Dlatego lepszą forma rekrutacji są egzaminy
@mmenelica: może nie na 100%, ale ja tak z matmą. Dupek w liceum co nie umiał uczyć i kazał się uczyć wszystkich wymyślnych wzorów, "z łaski" dawał dwóję. A na maturce książeczka z wzorami, przerobiona na zasadzie co jest co, trochę logicznego myślenia i cyk 80%. Debilem nie jestem, na studiach zdałam matmę, w sumie kwestia tego nauczyciela. Ja bym się raczej uczepiła tego ze matura jest taka sama dla wszystkich
@mmenelica: u mnie w klasie były takie osoby, sam się do nich zaliczam. Z gównoprzedmiotów 2-3, cała uwaga poświęcona przedmiotom maturalnym, po szkole korki kilka razy w tygodniu. Teraz na medycynie studiują :)
Z niemieckiego na przykład mimo certyfikatu DSD miałem zagrożenie za 51% obecności.
Ziomek w drugiej liceum miał zagrożenie z matmy. A matura podstawowa na prawie 100%, a rozszerzenie koło 80% ¯_(ツ)_/¯. Nie wiadomo jak to zrobił, ale amerykańscy naukowcy już nad tym pracują
@mmenelica: ja tak miałem z 3 przedmiotów, co prawda humanistycznych wiec pic na wodę ale mogę Ci nawet wyjaśnić jak to działało.
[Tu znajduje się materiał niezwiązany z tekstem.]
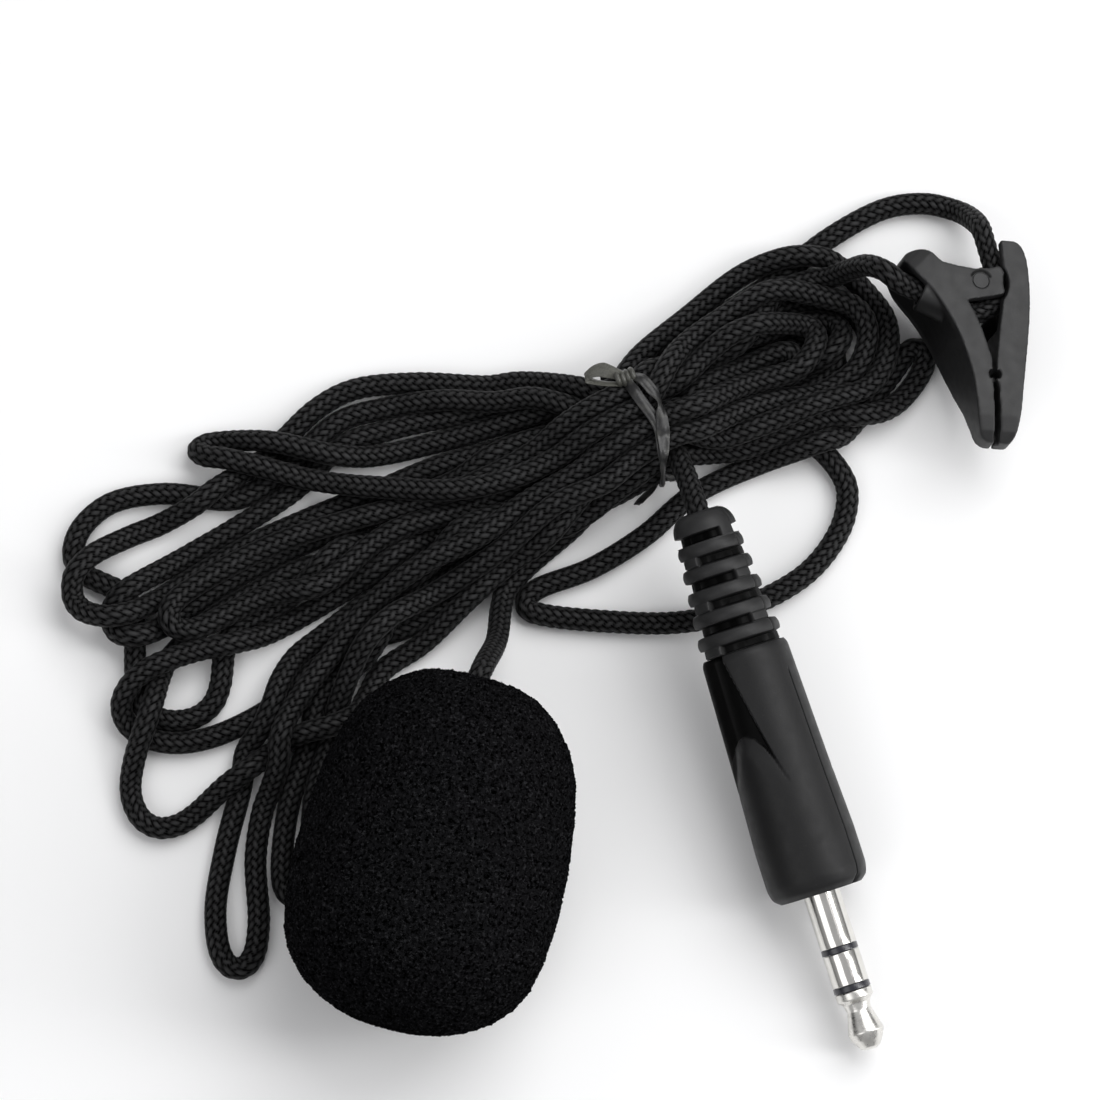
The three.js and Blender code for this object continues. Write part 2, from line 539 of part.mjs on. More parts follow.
function cordPlan() {
  return [
    ...fixed(inside(microphoneHead, [[0, -11.8, 0], [0, -14, 0], [0, -17.4, 0]])),
    ...lay([-13.2, -23.5, 10.6], [-12.4, -20, 6.8], [-11.6, -16, 3.8], [-8, -10.5, 3.4], [0, -4, 3]),
    // lower strands of the right side, turning behind the clip, then the low loop under the plug
    ...lay([13, -0.6, 2.6], [21, 0.8, 2], [26.3, 3.8, 1.1], [28.3, 6.6, 1.1], [27.2, 8.2, 1.1],
      [25, 6, 1.1], [22.5, 1.6, 1.1], [16, -1.8, 1.1], [10.5, -3.6, 1.1], [5, -7.6, 1.1], [-2.5, -13.5, 1.1],
      [-9.5, -15.8, 1.1], [-11.6, -17, 1.1], [-9.5, -18, 1.1], [-4, -18.8, 1.1], [1, -19.4, 1.1],
      [6.5, -18.8, 1.1], [12.5, -17, 1.1], [17, -14, 1.1], [20, -9.5, 1.1], [20, -4, 1.1],
      [16, -0.5, 1.1], [10, -1, 1.1], [0, -2.5, 1.1]),
    // long left loop beside the windscreen
    ...lay([-8.5, -7.5, 1.3], [-21, -17.5, 1.8], [-30, -28.5, 1.8], [-32.2, -35, 1.2], [-32.7, -42, 1.1],
      [-31.8, -46.4, 1.1], [-30.6, -43.5, 1.1], [-30.2, -36, 1.5], [-29.2, -29.5, 2.6], [-26.2, -23.8, 4],
      [-22, -18.6, 5.4], [-16.5, -16, 6.2], [-10, -11.5, 6.9], [0, -4.5, 7.4]),
    // outer right turn
    ...lay([12, 1, 5.6], [18, 2, 4.4], [22, 4, 3.6], [23, 7, 3.4], [22.3, 10, 3.7], [19.5, 12.3, 4.4],
      [15.5, 12.5, 5.4], [10, 9.5, 6.2], [0, 1.5, 7]),
    // top strand to the far left and back
    ...lay([-10, -5, 7], [-16, -7, 6.6], [-22, -7.4, 6.4], [-29, -6, 6.2], [-36, -4.8, 5.6],
      [-40.6, -3.4, 5.2], [-42, -2.6, 4.3], [-40.5, -1.9, 3.3], [-35, -2.5, 3.1], [-24, -3, 3.1],
      [-14.5, -0.6, 3.1], [-7.5, 1.6, 3.4], [0, 4, 3.4]),
    // up over the right side to the clip and back through its eye
    ...lay([7, 7.6, 3], [12, 12.4, 2.4], [17, 16.2, 1.5], [21, 19.4, 1.1], [25.3, 21.4, 1.1],
      [28.8, 21.4, 1.3]),
    ...throughClip(),
    ...lay([17.5, 13.2, 3.8], [13, 10.6, 4.6], [7, 5.8, 5], [0, 1.5, 5.2]),
    // middle left loop
    ...lay([-14.5, -6, 4.6], [-22, -8.4, 4.2], [-31, -11.3, 4], [-40.5, -15.8, 3.6], [-44.6, -18.4, 3.3],
      [-44.6, -20.3, 3.3], [-42, -20.6, 3.3], [-31.5, -15.7, 3.3], [-17, -9.3, 3.8], [0, 0, 4.8]),
    // small right turn
    ...lay([12, 6, 4.6], [16, 6.8, 4], [17.3, 5.7, 3.6], [16, 4.3, 3.6], [10.5, 2, 4.2], [0, -1.5, 6]),
    // long left loop on top
    ...lay([-8.5, -7.2, 6], [-22, -16, 4.4], [-28.5, -20, 3.4], [-32, -24.6, 2.4], [-34.5, -30.4, 1.5],
      [-36.8, -36.2, 1.1], [-38.3, -41, 1.1], [-38.9, -46, 1.1], [-38.7, -50.6, 1.1],
      [-37, -52.8, 1.1], [-35.1, -50.6, 1.1], [-35.4, -42, 1.1], [-34.2, -35.4, 1.8],
      [-33, -31, 2.8], [-31, -26.3, 4], [-27, -21, 5.2], [-22, -15.8, 6.2], [-14, -11, 7], [0, -2.6, 8.2]),
    // upper right turn
    ...lay([9.5, 1.2, 6.4], [14, 3.8, 4.8], [18, 6.2, 4], [18, 8.6, 4], [14, 9.2, 4.8], [8, 7, 6.2],
      [0, 1.5, 6.4]),
    // far left loop with the ring at its end
    ...lay([-7, 1.4, 5.4], [-14, 1.2, 4.2], [-22, 1.3, 3.4], [-27, 0.6, 3.3], [-31, -2.4, 2.6],
      [-38, -6.8, 1.1], [-44, -7, 1.1], [-48.5, -7.2, 1.1], [-51.8, -9.8, 1.1], [-53, -12.8, 1.1],
      [-51.6, -15.4, 1.1], [-48, -17.2, 1.1], [-46.4, -20, 1.1], [-47, -24, 1.1], [-46.8, -27, 1.1],
      [-43.5, -28.8, 1.1], [-40.2, -28, 1.1], [-38.4, -25, 1.1], [-38.6, -22, 1.1],
      [-36.8, -19, 1.1], [-27.5, -13.4, 1.6], [-10.5, -5, 2.6], [0, 1.4, 2.8]),
    // low right turn
    ...lay([11, 6.4, 1.8], [15, 8.2, 1.3], [18.2, 8, 1.1], [18.6, 5.8, 1.1], [12, 2, 1.1],
      [0, -2, 1.3]),
    // lower left loop
    ...lay([-13.5, -8.8, 1.3], [-22, -12.8, 1.8], [-28.5, -16.5, 2.4], [-36, -20.5, 2.8],
      [-43, -22.6, 3.2], [-46.2, -24.8, 3.4], [-47.7, -27.2, 3], [-46.8, -29.7, 1.9], [-43.5, -30.6, 1.1],
      [-36, -28.9, 1.1], [-25.5, -21.8, 1.1], [-12.5, -12.3, 1.4], [0, -3, 2.6]),
    // bottom right turn
    ...lay([13, 0.8, 1.6], [19, 2, 1.2], [22.6, 4.4, 1.1], [23.4, 7.4, 1.1], [22, 10.6, 1.1],
      [18.5, 12, 1.3], [13.5, 10.6, 1.5], [7, 6, 1.3], [0, 2, 1.1]),
    // long flat loop to the left and the right turn that follows it
    ...lay([-16, 0.6, 2.2], [-24.5, -0.8, 2.2], [-29, -3.4, 2.2], [-33, -7, 2.2], [-38, -10.5, 2.2],
      [-43.5, -14.2, 2.2], [-47, -17, 1.9], [-48.7, -19.6, 1.1], [-47.6, -21, 1.1],
      [-43.5, -18.4, 2.2], [-36, -13.6, 2.4], [-26.5, -9.6, 2.4], [0, 0.5, 4.4]),
    ...lay([11, 3.4, 3.6], [16.5, 5, 2.4], [20.2, 7.4, 2.2], [19.6, 10, 2.2], [15.5, 10.6, 3], [9, 8, 4],
      [0, 3.2, 4.6]),
    // leftmost loop
    ...lay([-14.5, -4.2, 1.1], [-29.5, -9.3, 1.3], [-42.5, -15.8, 1.9], [-47, -17.8, 2.9],
      [-50.5, -18.3, 2.8], [-53, -16.6, 2.9], [-52.2, -14, 3.2], [-49, -11.8, 3.3], [-41, -7.9, 3.3],
      [-37, -5.4, 3.4], [-33.3, -3, 3.4], [-31, 0, 2.6], [-28, 2.8, 2.2], [-22, 3.9, 2.2],
      [-15.5, 3.4, 3], [0, 5, 5]),
    // outermost right turn
    ...lay([7.5, 11.6, 5], [11.5, 14.8, 4.8], [16, 15.7, 4.8], [20, 14.3, 4.2], [23, 11.2, 3.9],
      [24, 7.2, 3.7], [23, 3.6, 3.7], [20.5, 1.4, 3.9], [15, 0.2, 4.2], [0, -4, 4.6]),
    // loop that hangs below on the left
    ...lay([-7.5, -9.6, 3.6], [-19, -19, 2.8], [-31.5, -30.4, 1.9], [-37, -34.2, 1.3], [-41.5, -37.8, 1.1],
      [-44.2, -39.2, 1.1], [-46.4, -37.9, 1.1], [-47.1, -35, 1.3], [-46.6, -32, 3], [-45.8, -29, 3.6],
      [-45, -25.5, 2], [-42.6, -21.6, 1.1], [-37, -17.3, 1.1], [-22, -12.8, 1.1], [-9, -10.4, 2.4],
      [-2.5, -6, 4.6], [1.2, -3.8, 6], [4.2, -3.1, 7.6], [5.8, -5, 9], [6, -7.6, 9.9]),
    ...fixed(inside(jackPlug, [[0, -37.6, 0], [0, -30, 0], [0, -24, 0], [0, -18.8, 0]])),
  ];
}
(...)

WOS, wziety hobbystycznie, tuż przed ostatcznym terminem powiedziałem dopiero nauczycielowi, na co on powiedział, ze ma na to wywalone bo nigdy nei zgłaszałem chęci, a ja żeby się nie przejmował bo ja sobie to robię hobbystycznie jako przedmiot dodatkowy (na definicje z socjologii miałem wywalone, ale polityką, ekonomią itd
@mmenelica: Ja 6 lat temu, jak podchodziłem do matury, zacząłem się uczyć na 3-4 miesiące wcześniej, ale dość solidnie. Z trzech rozszerzeń - matematyka, fizyka, angielski po 88%, podczas gdy oceny miałem przez 3 lata oscylujące wokół 3-4, czasem jakieś 2 wpadło, bo się zwyczajnie nie przygotowywałem na kartkówki i nie robiłem prac domowych. Więc jak widać da się.
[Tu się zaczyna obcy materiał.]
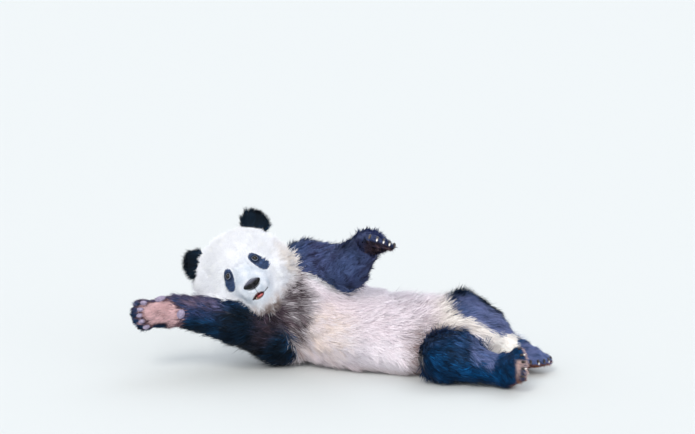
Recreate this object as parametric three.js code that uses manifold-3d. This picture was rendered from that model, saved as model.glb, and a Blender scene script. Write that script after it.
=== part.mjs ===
// A life-size giant panda that lies on its right side, head at -X and belly to the front (-Y).
// Each solid reaches to the tips of the coat. Sizes are in millimetres, +Z is up, and the floor is Z = 0.
import * as THREE from 'three';
import { mergeVertices } from 'three/addons/utils/BufferGeometryUtils.js';
import Module from 'manifold-3d';

const wasm = await Module();
wasm.setup();

const at = (x, y, z) => new THREE.Vector3(x, y, z);
const radians = THREE.MathUtils.degToRad;

// ---- Driving sizes ----
const GAP = 0.4; // clearance between a piece and what it is set into
const CUT = 0.6; // width of the thin cuts that part each limb

const HEAD_PLACE = at(-312, -42, 339); // the middle of the head, under the eyes
const HEAD_TILT = 34; // degrees that the head leans to the animal's right
const HEAD_LIFT = 11; // degrees that the face looks up
const EYE_RADIUS = 11.5;
const EYE = at(50, -4, 92); // of the left eye, in the head's own frame
const EARS = { right: at(-122, 76, -22), left: at(103, 97, -22) }; // the right one is drawn down by the cheek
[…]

@mmenelica U mnie z matmy 3 na świadectwie, podstawa 96%, rozszerzenie 72%. Podobnie z fizyki, na świadectwie 3, matura rozszerzona 67%. Fakt faktem z matmy mogłem wyjść na 4 gdybym się trochę przyłożył do ostatnich sprawdzianów, ale na kilka tygodni przed maturą to człowiek tłucze testy a nie przejmuje się ocenami.